• Data excerpt:
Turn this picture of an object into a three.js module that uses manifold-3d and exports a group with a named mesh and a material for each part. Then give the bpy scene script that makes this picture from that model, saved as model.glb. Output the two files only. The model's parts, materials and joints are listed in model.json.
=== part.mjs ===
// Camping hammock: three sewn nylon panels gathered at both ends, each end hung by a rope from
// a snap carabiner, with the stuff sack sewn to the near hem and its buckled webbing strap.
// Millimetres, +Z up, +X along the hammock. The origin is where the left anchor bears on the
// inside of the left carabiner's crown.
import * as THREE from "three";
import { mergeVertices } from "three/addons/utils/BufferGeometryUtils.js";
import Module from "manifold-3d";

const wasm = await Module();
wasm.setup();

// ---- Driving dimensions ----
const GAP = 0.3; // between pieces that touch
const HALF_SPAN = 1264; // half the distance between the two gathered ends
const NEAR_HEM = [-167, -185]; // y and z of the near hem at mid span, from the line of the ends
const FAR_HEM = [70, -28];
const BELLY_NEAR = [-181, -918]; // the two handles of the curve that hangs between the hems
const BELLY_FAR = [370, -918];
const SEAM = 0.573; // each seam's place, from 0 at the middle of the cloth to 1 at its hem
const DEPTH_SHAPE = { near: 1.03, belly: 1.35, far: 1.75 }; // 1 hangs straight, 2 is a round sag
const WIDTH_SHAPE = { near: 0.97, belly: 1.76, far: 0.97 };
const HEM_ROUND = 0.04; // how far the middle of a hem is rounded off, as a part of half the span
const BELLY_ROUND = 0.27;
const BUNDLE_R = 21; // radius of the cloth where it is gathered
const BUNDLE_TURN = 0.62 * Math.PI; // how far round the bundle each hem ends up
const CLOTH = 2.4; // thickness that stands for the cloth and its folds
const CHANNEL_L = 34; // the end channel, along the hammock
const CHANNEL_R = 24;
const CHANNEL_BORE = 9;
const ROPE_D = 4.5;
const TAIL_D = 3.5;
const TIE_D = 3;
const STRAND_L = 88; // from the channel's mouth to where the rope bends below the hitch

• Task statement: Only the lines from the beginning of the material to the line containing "import Module from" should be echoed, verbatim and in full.

• Problem solution:
Turn this picture of an object into a three.js module that uses manifold-3d and exports a group with a named mesh and a material for each part. Then give the bpy scene script that makes this picture from that model, saved as model.glb. Output the two files only. The model's parts, materials and joints are listed in model.json.
=== part.mjs ===
// Camping hammock: three sewn nylon panels gathered at both ends, each end hung by a rope from
// a snap carabiner, with the stuff sack sewn to the near hem and its buckled webbing strap.
// Millimetres, +Z up, +X along the hammock. The origin is where the left anchor bears on the
// inside of the left carabiner's crown.
import * as THREE from "three";
import { mergeVertices } from "three/addons/utils/BufferGeometryUtils.js";
import Module from "manifold-3d";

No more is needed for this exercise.